The problem: Print all of the data exactly.

Dataset section:

[START]

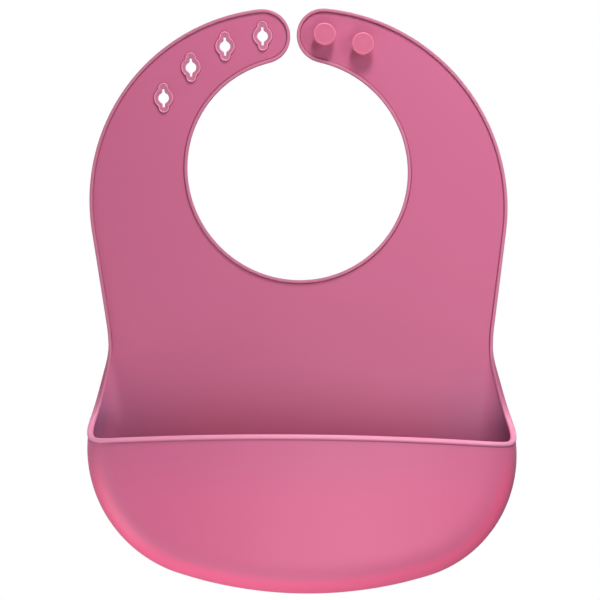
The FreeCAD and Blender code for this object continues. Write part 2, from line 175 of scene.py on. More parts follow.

# profiles over the sheet: growth of the loop (or the stud's radius), y, and painted light, from painted
# shade at 0 in creases to a painted highlight at 1 on crests
LIP_OUTER = [
    (0.4, 0.03, 0.0), (0.15, -0.1, 0.1), (0.02, -0.3, 0.3), (-0.02, -0.65, 0.7), (-0.14, -0.87, 0.95),
    (-0.32, -LIP_H, 1.0), (-0.5, -0.9, 0.85), (-0.7, -0.72, 0.5), (-1.0, -0.66, 0.5),
]
LIP_INNER = [
    (0.45, -0.66, 0.5), (0.2, -0.62, 0.6), (0.06, -0.5, 0.75), (0.0, -0.3, 0.5), (0.0, 0.03, 0.4),
]
# the stud's third column: painted shade at its foot and under its cap, and a painted highlight on the
# cap's raised rim
STUD = [
    (4.1, 0.03, 0.0), (3.5, -0.1, 0.1), (3.1, -0.35, 0.3), (2.85, -0.8, 0.4), (2.75, -1.4, 0.4),
    (2.75, -2.5, 0.4), (2.85, -2.85, 0.3), (3.2, -3.1, 0.2), (3.9, -3.2, 0.3), (4.7, -3.28, 0.5),
    (5.3, -3.45, 0.6), (5.6, -3.75, 0.6), (5.72, -4.2, 0.6), (5.74, -5.0, 0.6), (5.71, -5.5, 0.7),
    (5.62, -5.9, 0.9), (5.46, -6.2, 1.0), (5.2, -6.36, 1.0), (4.95, -6.36, 0.8), (4.7, -6.3, 0.66),
    (4.3, -6.27, 0.66), (3.0, -6.27, 0.66), (1.6, -6.3, 0.68), (0.5, -6.32, 0.68),
]
STUD_SIDES = 72


# ---- the outline: a chain of tangent arcs and straights, right half -------------------------

def shared_normal(across, up, radii):
    """Direction of the normal that two arcs share with the straight that crosses between them."""
    return math.atan2(up, across) + math.acos(radii / math.hypot(across, up))


TIP_C = (TIP_GAP + TIP_R, math.sqrt((NECK_R + TIP_R) ** 2 - (TIP_GAP + TIP_R) ** 2))
OUTER_C = (OUTER_X, TIP_C[1] - math.sqrt((OUTER_R - TIP_R) ** 2 - (TIP_C[0] - OUTER_X) ** 2))
WAIST_C = (WAIST_X + WAIST_R, WAIST_Z)
FOOT_C = (0.0, FOOT_Z + FOOT_R)
CORNER_C = (
    POCKET_X - CORNER_R,
    FOOT_C[1] - math.sqrt((FOOT_R - CORNER_R) ** 2 - (POCKET_X - CORNER_R) ** 2),
)
NECK_TOP = math.atan2(TIP_C[1], TIP_C[0])
TIP_TOP = math.atan2(TIP_C[1] - OUTER_C[1], TIP_C[0] - OUTER_C[0])
SIDE = shared_normal(WAIST_C[0] - OUTER_C[0], WAIST_C[1] - OUTER_C[1], OUTER_R + WAIST_R)
FLARE = -shared_normal(WAIST_C[0] - CORNER_C[0], CORNER_C[1] - WAIST_C[1], CORNER_R + WAIST_R)
FOOT_TURN = math.atan2(CORNER_C[1] - FOOT_C[1], CORNER_C[0])


def arc(centre, radius, start, end, outward=1, inset=0.0, step=STEP):
    """Points and outward normals along an arc; outward is -1 where the bib lies outside it."""
    count = max(3, int(abs(end - start) * radius / step) + 1)
    turn = np.linspace(start, end, count)
    unit = np.stack([np.cos(turn), np.sin(turn)], 1)
    return np.array(centre) + unit * (radius - outward * inset), unit * outward


def straight(first, last, normal, step=STEP):
    """Points between two ends, without the ends."""
    count = max(2, int(np.linalg.norm(last - first) / step))
    share = np.linspace(0, 1, count + 1)[1:-1, None]
    return first + (last - first) * share, np.repeat(normal[None], count - 1, 0)


def join(*runs):
    """Several runs of points and normals as one, without doubled points."""
    points = np.concatenate([r[0] for r in runs])
    normals = np.concatenate([r[1] for r in runs])
    keep = np.concatenate([[True], np.linalg.norm(np.diff(points, axis=0), axis=1) > 1e-4])
    return points[keep], normals[keep]


def flat_edge(inset):
    """The free edge of the flat sheet, from the right waist over both straps to the left waist."""
    waist = arc(WAIST_C, WAIST_R, math.pi, SIDE + math.pi, -1, inset)
    outer = arc(OUTER_C, OUTER_R, SIDE, TIP_TOP, 1, inset)
    tip = arc(TIP_C, TIP_R, TIP_TOP, NECK_TOP + math.pi, 1, inset, 1.0)
    neck = arc((0, 0), NECK_R, NECK_TOP, -math.pi / 2, -1, inset)
    side = straight(waist[0][-1], outer[0][0], outer[1][0])
    points, normals = join(waist, side, outer, tip, neck)
    mirrored = points[::-1] * (-1, 1), normals[::-1] * (-1, 1)
    return join((points, normals), mirrored)


def foot_run():
    """The outline below the waist, from the left waist round the foot to the right waist."""
    foot = arc(FOOT_C, FOOT_R, -math.pi / 2, FOOT_TURN)
    corner = arc(CORNER_C, CORNER_R, FOOT_TURN, FLARE)
    waist = arc(WAIST_C, WAIST_R, FLARE + math.pi, math.pi, -1)
    side = straight(corner[0][-1], waist[0][0], corner[1][-1])
    points, normals = join(foot, corner, side, waist)
    mirrored = points[::-1] * (-1, 1), normals[::-1] * (-1, 1)
    return join(mirrored, (points, normals))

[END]

Answer to the exercise:
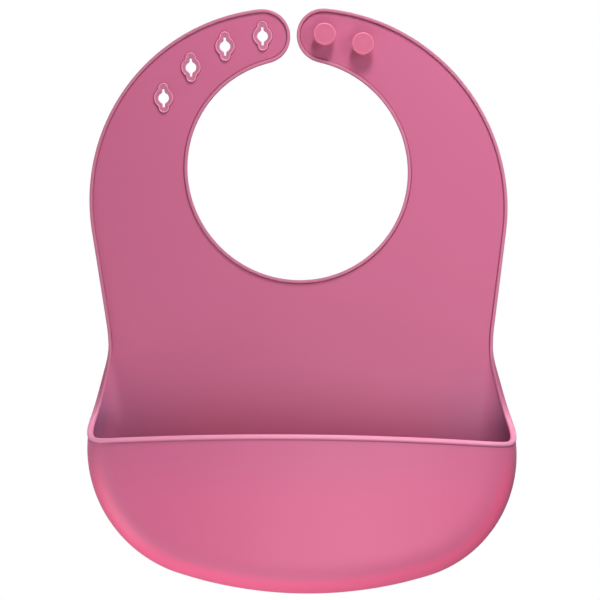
The FreeCAD and Blender code for this object continues. Write part 2, from line 175 of scene.py on. More parts follow.

# profiles over the sheet: growth of the loop (or the stud's radius), y, and painted light, from painted
# shade at 0 in creases to a painted highlight at 1 on crests
LIP_OUTER = [
    (0.4, 0.03, 0.0), (0.15, -0.1, 0.1), (0.02, -0.3, 0.3), (-0.02, -0.65, 0.7), (-0.14, -0.87, 0.95),
    (-0.32, -LIP_H, 1.0), (-0.5, -0.9, 0.85), (-0.7, -0.72, 0.5), (-1.0, -0.66, 0.5),
]
LIP_INNER = [
    (0.45, -0.66, 0.5), (0.2, -0.62, 0.6), (0.06, -0.5, 0.75), (0.0, -0.3, 0.5), (0.0, 0.03, 0.4),
]
# the stud's third column: painted shade at its foot and under its cap, and a painted highlight on the
# cap's raised rim
STUD = [
    (4.1, 0.03, 0.0), (3.5, -0.1, 0.1), (3.1, -0.35, 0.3), (2.85, -0.8, 0.4), (2.75, -1.4, 0.4),
    (2.75, -2.5, 0.4), (2.85, -2.85, 0.3), (3.2, -3.1, 0.2), (3.9, -3.2, 0.3), (4.7, -3.28, 0.5),
    (5.3, -3.45, 0.6), (5.6, -3.75, 0.6), (5.72, -4.2, 0.6), (5.74, -5.0, 0.6), (5.71, -5.5, 0.7),
    (5.62, -5.9, 0.9), (5.46, -6.2, 1.0), (5.2, -6.36, 1.0), (4.95, -6.36, 0.8), (4.7, -6.3, 0.66),
    (4.3, -6.27, 0.66), (3.0, -6.27, 0.66), (1.6, -6.3, 0.68), (0.5, -6.32, 0.68),
]
STUD_SIDES = 72


# ---- the outline: a chain of tangent arcs and straights, right half -------------------------

def shared_normal(across, up, radii):
    """Direction of the normal that two arcs share with the straight that crosses between them."""
    return math.atan2(up, across) + math.acos(radii / math.hypot(across, up))


TIP_C = (TIP_GAP + TIP_R, math.sqrt((NECK_R + TIP_R) ** 2 - (TIP_GAP + TIP_R) ** 2))
OUTER_C = (OUTER_X, TIP_C[1] - math.sqrt((OUTER_R - TIP_R) ** 2 - (TIP_C[0] - OUTER_X) ** 2))
WAIST_C = (WAIST_X + WAIST_R, WAIST_Z)
FOOT_C = (0.0, FOOT_Z + FOOT_R)
CORNER_C = (
    POCKET_X - CORNER_R,
    FOOT_C[1] - math.sqrt((FOOT_R - CORNER_R) ** 2 - (POCKET_X - CORNER_R) ** 2),
)
NECK_TOP = math.atan2(TIP_C[1], TIP_C[0])
TIP_TOP = math.atan2(TIP_C[1] - OUTER_C[1], TIP_C[0] - OUTER_C[0])
SIDE = shared_normal(WAIST_C[0] - OUTER_C[0], WAIST_C[1] - OUTER_C[1], OUTER_R + WAIST_R)
FLARE = -shared_normal(WAIST_C[0] - CORNER_C[0], CORNER_C[1] - WAIST_C[1], CORNER_R + WAIST_R)
FOOT_TURN = math.atan2(CORNER_C[1] - FOOT_C[1], CORNER_C[0])


def arc(centre, radius, start, end, outward=1, inset=0.0, step=STEP):
    """Points and outward normals along an arc; outward is -1 where the bib lies outside it."""
    count = max(3, int(abs(end - start) * radius / step) + 1)
    turn = np.linspace(start, end, count)
    unit = np.stack([np.cos(turn), np.sin(turn)], 1)
    return np.array(centre) + unit * (radius - outward * inset), unit * outward


def straight(first, last, normal, step=STEP):
    """Points between two ends, without the ends."""
    count = max(2, int(np.linalg.norm(last - first) / step))
    share = np.linspace(0, 1, count + 1)[1:-1, None]
    return first + (last - first) * share, np.repeat(normal[None], count - 1, 0)


def join(*runs):
    """Several runs of points and normals as one, without doubled points."""
    points = np.concatenate([r[0] for r in runs])
    normals = np.concatenate([r[1] for r in runs])
    keep = np.concatenate([[True], np.linalg.norm(np.diff(points, axis=0), axis=1) > 1e-4])
    return points[keep], normals[keep]


def flat_edge(inset):
    """The free edge of the flat sheet, from the right waist over both straps to the left waist."""
    waist = arc(WAIST_C, WAIST_R, math.pi, SIDE + math.pi, -1, inset)
    outer = arc(OUTER_C, OUTER_R, SIDE, TIP_TOP, 1, inset)
    tip = arc(TIP_C, TIP_R, TIP_TOP, NECK_TOP + math.pi, 1, inset, 1.0)
    neck = arc((0, 0), NECK_R, NECK_TOP, -math.pi / 2, -1, inset)
    side = straight(waist[0][-1], outer[0][0], outer[1][0])
    points, normals = join(waist, side, outer, tip, neck)
    mirrored = points[::-1] * (-1, 1), normals[::-1] * (-1, 1)
    return join((points, normals), mirrored)


def foot_run():
    """The outline below the waist, from the left waist round the foot to the right waist."""
    foot = arc(FOOT_C, FOOT_R, -math.pi / 2, FOOT_TURN)
    corner = arc(CORNER_C, CORNER_R, FOOT_TURN, FLARE)
    waist = arc(WAIST_C, WAIST_R, FLARE + math.pi, math.pi, -1)
    side = straight(corner[0][-1], waist[0][0], corner[1][-1])
    points, normals = join(foot, corner, side, waist)
    mirrored = points[::-1] * (-1, 1), normals[::-1] * (-1, 1)
    return join(mirrored, (points, normals))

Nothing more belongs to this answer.